If $f$ is differentiatable function of at least $n+1$ order derivatives in $D\subset \textbf{R}^N$. Then the Taylor expansion is $$ f(P)=f(P_0)+\sum^{n}_{\nu=1}\frac{1}{\nu!}\left\langle \nabla,(P-P_0)\right\rangle^{\nu}f(P_0)+R_n(h), $$ where $$ R_n(h)=\frac{1}{(n+1)!}\left\langle \nabla,(P-P_0)\right\rangle^{n+1}f(P^*), $$ where $P^*$ is a specific point of the $PP_0$ segment.

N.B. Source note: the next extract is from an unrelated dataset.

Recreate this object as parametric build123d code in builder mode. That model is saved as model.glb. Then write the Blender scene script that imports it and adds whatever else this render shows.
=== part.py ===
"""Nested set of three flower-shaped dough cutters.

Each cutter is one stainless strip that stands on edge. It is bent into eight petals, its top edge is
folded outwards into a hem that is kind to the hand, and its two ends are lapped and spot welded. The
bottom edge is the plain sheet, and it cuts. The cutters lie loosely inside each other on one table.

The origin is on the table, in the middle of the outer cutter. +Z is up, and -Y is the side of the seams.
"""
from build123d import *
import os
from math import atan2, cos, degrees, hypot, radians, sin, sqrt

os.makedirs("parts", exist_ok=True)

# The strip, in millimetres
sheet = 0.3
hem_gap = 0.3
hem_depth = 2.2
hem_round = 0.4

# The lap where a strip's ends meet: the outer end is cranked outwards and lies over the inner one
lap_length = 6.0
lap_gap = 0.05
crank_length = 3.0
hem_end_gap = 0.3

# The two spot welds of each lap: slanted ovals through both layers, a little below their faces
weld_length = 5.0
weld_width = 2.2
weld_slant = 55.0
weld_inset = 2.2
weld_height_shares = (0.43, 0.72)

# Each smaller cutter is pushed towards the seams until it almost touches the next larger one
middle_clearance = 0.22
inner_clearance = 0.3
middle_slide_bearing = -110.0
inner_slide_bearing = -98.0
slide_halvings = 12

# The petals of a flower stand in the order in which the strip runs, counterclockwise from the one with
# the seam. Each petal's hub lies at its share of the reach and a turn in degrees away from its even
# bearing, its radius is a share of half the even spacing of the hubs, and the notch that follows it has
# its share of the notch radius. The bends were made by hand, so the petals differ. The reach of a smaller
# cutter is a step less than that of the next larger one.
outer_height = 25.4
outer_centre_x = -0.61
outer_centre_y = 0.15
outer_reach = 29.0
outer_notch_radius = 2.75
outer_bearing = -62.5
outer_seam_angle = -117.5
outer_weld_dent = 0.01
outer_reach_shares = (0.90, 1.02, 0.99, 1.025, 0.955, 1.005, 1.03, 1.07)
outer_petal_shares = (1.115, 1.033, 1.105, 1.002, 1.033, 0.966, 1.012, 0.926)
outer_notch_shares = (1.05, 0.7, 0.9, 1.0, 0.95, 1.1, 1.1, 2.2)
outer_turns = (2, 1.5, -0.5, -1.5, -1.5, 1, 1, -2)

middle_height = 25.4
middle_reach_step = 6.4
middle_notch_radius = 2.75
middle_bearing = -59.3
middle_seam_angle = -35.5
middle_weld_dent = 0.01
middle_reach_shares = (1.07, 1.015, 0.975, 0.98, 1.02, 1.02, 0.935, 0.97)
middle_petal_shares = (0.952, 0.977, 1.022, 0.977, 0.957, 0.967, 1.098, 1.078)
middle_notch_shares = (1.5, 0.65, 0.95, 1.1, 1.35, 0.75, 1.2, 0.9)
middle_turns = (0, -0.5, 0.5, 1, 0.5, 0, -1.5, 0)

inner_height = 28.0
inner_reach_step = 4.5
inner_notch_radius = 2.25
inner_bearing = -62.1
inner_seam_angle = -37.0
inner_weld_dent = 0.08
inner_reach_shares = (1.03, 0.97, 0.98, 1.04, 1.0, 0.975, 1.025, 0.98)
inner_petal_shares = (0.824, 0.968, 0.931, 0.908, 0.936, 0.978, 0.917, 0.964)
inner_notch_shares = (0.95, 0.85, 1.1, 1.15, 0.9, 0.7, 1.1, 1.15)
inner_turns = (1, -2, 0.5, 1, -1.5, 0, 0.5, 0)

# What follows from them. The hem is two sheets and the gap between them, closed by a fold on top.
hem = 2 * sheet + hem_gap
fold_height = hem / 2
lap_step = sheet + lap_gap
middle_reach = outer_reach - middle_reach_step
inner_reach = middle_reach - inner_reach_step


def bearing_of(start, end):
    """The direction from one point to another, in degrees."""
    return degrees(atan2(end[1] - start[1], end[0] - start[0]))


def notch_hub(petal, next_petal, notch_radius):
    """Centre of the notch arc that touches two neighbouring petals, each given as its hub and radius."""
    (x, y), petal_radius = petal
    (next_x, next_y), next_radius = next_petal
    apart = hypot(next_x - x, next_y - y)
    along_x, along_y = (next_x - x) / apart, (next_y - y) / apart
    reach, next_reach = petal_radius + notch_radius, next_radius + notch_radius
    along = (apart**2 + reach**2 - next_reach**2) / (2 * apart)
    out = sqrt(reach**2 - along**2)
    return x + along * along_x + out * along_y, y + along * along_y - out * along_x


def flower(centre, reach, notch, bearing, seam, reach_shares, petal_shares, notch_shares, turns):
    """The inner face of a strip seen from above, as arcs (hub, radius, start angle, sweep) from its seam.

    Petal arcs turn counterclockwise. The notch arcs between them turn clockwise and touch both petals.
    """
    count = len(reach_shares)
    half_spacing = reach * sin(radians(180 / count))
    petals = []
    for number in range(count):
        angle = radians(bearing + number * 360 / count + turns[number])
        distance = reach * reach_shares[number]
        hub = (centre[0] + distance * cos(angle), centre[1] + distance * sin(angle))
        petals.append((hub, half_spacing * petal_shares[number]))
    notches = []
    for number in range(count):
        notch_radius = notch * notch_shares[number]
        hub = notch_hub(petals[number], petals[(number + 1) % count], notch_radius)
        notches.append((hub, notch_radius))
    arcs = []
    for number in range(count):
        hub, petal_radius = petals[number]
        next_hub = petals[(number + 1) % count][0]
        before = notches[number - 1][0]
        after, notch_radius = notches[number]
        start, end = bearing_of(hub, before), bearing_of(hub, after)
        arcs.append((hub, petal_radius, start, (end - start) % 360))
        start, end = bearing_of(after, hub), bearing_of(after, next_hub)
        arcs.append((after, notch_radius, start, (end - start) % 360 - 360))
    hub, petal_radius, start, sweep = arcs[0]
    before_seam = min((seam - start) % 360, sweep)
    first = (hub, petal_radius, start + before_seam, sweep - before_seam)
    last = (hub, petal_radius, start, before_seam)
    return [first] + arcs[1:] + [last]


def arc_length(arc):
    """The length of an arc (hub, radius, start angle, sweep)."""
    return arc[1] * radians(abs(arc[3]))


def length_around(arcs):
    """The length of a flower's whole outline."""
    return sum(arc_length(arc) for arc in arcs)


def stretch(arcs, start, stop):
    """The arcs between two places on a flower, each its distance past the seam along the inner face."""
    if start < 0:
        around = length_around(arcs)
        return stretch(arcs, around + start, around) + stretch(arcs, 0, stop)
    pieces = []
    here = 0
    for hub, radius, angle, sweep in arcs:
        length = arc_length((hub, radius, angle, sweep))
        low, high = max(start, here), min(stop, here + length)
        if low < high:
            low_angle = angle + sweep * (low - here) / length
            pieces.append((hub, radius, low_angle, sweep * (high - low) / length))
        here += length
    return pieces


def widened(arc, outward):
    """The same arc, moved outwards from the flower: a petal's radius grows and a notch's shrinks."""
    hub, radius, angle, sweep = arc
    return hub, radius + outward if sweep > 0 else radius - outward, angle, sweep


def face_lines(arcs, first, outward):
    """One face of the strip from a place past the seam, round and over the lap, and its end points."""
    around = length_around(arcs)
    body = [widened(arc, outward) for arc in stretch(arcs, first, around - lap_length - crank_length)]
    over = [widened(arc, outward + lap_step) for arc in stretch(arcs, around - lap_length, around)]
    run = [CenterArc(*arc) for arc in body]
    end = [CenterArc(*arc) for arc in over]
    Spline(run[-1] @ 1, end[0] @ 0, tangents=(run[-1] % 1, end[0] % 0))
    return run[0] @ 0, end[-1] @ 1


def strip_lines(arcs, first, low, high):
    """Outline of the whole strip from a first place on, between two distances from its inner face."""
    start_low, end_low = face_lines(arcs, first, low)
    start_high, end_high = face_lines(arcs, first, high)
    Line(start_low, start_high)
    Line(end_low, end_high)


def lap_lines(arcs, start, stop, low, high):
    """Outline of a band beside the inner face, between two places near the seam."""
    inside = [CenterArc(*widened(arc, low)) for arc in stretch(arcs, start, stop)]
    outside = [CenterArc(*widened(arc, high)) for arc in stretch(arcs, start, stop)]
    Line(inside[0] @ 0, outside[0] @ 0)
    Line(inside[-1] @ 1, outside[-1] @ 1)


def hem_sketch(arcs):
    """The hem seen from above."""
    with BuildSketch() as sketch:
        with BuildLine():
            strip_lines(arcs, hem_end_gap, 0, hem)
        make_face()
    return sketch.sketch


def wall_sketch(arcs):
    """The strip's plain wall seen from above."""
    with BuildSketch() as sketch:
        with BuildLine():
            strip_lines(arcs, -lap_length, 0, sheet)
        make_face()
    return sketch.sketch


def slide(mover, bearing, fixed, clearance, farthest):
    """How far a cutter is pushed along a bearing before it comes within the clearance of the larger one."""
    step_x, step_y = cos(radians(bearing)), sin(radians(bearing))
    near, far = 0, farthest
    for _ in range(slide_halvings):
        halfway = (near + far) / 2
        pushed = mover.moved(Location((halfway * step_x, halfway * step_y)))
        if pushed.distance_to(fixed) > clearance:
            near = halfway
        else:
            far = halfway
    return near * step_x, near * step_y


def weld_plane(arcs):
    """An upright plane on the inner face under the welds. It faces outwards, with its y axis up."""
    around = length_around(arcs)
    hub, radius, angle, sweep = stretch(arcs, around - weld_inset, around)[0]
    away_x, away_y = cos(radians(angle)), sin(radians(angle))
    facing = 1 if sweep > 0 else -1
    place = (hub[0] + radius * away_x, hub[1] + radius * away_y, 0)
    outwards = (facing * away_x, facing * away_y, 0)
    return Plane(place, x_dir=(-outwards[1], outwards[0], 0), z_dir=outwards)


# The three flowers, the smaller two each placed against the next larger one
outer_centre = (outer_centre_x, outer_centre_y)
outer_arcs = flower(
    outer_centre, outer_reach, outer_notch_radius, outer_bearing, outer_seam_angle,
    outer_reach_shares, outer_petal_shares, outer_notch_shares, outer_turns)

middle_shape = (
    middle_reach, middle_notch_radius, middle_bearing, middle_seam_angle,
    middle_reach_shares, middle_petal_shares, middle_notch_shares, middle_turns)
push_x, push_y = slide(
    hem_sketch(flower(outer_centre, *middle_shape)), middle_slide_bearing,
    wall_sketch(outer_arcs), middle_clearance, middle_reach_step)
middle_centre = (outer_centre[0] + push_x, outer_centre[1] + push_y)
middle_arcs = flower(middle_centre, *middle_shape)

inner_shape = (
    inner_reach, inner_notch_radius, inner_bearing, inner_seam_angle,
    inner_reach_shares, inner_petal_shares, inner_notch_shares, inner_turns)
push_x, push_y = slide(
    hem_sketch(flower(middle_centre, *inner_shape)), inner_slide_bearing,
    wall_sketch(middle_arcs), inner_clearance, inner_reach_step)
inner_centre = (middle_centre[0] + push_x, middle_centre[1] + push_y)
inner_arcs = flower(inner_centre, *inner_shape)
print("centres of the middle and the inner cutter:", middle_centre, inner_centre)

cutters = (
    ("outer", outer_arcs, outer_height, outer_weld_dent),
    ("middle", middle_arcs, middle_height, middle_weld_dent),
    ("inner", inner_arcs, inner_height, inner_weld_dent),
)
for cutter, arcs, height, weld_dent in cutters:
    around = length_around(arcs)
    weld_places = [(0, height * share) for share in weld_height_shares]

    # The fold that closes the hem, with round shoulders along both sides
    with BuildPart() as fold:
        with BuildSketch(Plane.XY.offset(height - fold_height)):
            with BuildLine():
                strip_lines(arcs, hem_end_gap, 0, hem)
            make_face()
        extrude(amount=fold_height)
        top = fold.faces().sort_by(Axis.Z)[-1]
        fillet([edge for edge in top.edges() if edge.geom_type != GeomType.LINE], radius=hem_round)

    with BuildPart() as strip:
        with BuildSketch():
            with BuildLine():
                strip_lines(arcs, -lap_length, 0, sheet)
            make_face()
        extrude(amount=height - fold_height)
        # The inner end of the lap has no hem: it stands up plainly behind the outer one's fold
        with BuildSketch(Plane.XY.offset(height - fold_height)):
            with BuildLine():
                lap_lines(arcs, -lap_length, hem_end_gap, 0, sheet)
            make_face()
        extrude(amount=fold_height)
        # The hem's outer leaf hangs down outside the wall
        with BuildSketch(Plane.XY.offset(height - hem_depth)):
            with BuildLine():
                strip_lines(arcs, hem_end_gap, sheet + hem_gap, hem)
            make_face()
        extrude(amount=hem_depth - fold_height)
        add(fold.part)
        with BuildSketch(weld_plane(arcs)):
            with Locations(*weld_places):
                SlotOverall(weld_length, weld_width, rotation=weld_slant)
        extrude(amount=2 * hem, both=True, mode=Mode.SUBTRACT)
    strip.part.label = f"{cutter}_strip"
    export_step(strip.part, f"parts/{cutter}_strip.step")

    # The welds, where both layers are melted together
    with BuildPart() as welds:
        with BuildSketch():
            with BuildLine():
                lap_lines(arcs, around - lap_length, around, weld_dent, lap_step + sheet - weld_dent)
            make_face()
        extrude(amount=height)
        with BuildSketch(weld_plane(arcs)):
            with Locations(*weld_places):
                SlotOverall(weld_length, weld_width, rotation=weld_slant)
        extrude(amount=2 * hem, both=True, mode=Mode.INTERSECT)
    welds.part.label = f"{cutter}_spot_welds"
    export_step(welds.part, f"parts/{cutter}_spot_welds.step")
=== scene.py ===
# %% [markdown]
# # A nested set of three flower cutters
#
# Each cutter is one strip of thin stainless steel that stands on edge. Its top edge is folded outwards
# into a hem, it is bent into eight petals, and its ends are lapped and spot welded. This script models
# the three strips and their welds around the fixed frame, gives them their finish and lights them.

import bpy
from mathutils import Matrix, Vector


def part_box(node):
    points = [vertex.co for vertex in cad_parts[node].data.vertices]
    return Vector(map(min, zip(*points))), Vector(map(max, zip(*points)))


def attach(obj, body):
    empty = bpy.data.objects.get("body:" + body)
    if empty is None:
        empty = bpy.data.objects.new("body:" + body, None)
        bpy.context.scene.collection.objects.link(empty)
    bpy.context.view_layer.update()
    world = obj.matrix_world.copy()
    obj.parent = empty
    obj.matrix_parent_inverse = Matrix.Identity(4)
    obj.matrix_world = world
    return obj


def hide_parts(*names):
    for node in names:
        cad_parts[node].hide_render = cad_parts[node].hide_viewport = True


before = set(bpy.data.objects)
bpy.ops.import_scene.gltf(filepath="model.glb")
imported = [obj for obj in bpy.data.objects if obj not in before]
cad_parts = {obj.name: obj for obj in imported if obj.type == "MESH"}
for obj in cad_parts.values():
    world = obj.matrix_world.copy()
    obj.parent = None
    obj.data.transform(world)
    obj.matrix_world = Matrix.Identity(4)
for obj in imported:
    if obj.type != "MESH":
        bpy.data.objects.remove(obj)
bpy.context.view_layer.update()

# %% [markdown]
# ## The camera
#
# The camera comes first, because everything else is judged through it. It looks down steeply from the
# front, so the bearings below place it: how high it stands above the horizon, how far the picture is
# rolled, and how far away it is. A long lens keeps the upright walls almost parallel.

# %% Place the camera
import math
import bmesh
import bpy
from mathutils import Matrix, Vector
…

Also if $M_{n+1}$ is the upper bound of the absolute value of the $n+1$ order derivatives in the "ball" $B(P_0,|h|)$, $|h|=|P-P_0|$, then $$ |R_{n}(h)|\leq \frac{(h\sqrt{N})^{n+1}}{(n+1)!}M_{n+1} $$
Example.
For $N=2$ we have $P_0=(a,b)$ $$ f(x,y)=f(P_0)+(x-a)\left(\frac{\partial f}{\partial x}\right)_{P_0}+(y-b)\left(\frac{\partial f}{\partial y}\right)_{P_0}+ $$ $$ +\frac{1}{2}\left[(x-a)^2\left(\frac{\partial^2 f}{\partial x^2}\right)_{P_0}+2(x-a)(y-b)\left(\frac{\partial^2 f}{\partial x\partial y}\right)_{P_0}+(y-b)^2\left(\frac{\partial^2 f}{\partial y^2}\right)_{P_0}\right]+R_2, $$ where $$ R_2=\frac{(|h|\sqrt{2})^3}{3!}M_{3}, $$ where $$ M_3=\textrm{max}\left|\frac{\partial^3 }{\partial^i x\partial^j y}f(x,y)\right|\textrm{, }i+j=3\textrm{, }i,j\geq 0. $$ Hence if $P_0=(x_0,y_0)$ and $x=x_0+\epsilon_1$, $y=y_0+\epsilon_2$, then $$ f(x,y)=f(P_0)+f'_{x}(P_0)\epsilon_1+f'_{y}(P_0)\epsilon_2+ $$ $$ +\frac{1}{2}\left[f''_{xx}(P_0)\epsilon_1^2+2f''_{xy}(P_0)\epsilon_1\epsilon_2+f''_{yy}(P_0)\epsilon_2^2\right]+O\left(|h|^{3}\right), $$ where $|h|=\sqrt{(x-x_0)^2+(y-y_0)^2}=\sqrt{\epsilon_1^2+\epsilon_2^2}$. If the 3rd order derivatives are bounded in $D$.